As it's a concept, all the autonomous stuff, the performance figures, the range... everything is all a pipe dream. Some simulated, targeted numbers to show off what the ID will likely do in 2020 when the production car hits real roads. In reality anything more than 15 mph was unlikely and rather daunting.

Being a concept, it was designed to sit on a show stand, maybe drive on and off a stage, and that's about it. Taking on a real road is a different ball game. It juddered, flexed and didn't seem too happy about being driven, but it moved well enough to be a fantastic statement of intent for what's to come in 2020.
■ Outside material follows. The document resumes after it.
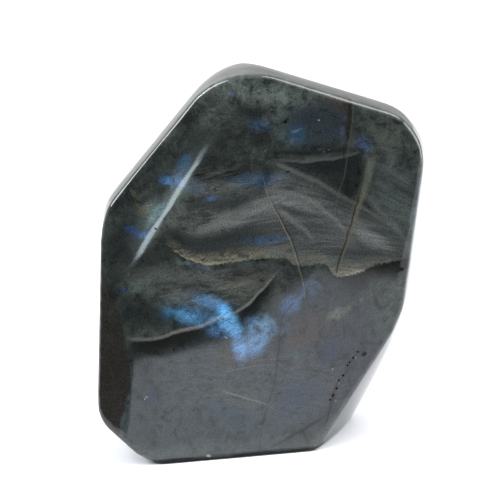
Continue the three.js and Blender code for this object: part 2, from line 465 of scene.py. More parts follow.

When the real ID comes, it'll sit alongside the Golf, until, I imagine, enough people make the switch from combustion to electric and refuse to go back. The real car will, I'm told, look similar to the concept with a few notable differences. Full autonomy won't be an option just yet as it's too expensive. The jazzy door handles may help aerodynamics, and therefore range, but they'll have to go. The wheels may look good but won't be giant and white, and there will be actual wing mirrors because legislation hates cool stuff.

However, the interior tech will be bang up to date, so expect to control just about everything with your phone. It'll hopefully look as similar to the concept as possible (please make it so, VW -- the number of people stopping to take pictures of it was unreal) and it'll ease worries about range anxiety. I mean, 373 miles on a charge? From a car that costs the same as a diesel Golf? I know where my money would go (if I didn't live in a first-floor flat and could afford a diesel Golf).

I may have been terrified I was going to break a piece of history, but only because one day that concept may well be looked upon as the car that kicked off VW's electric revolution -- and that made the combustion engine start to sweat.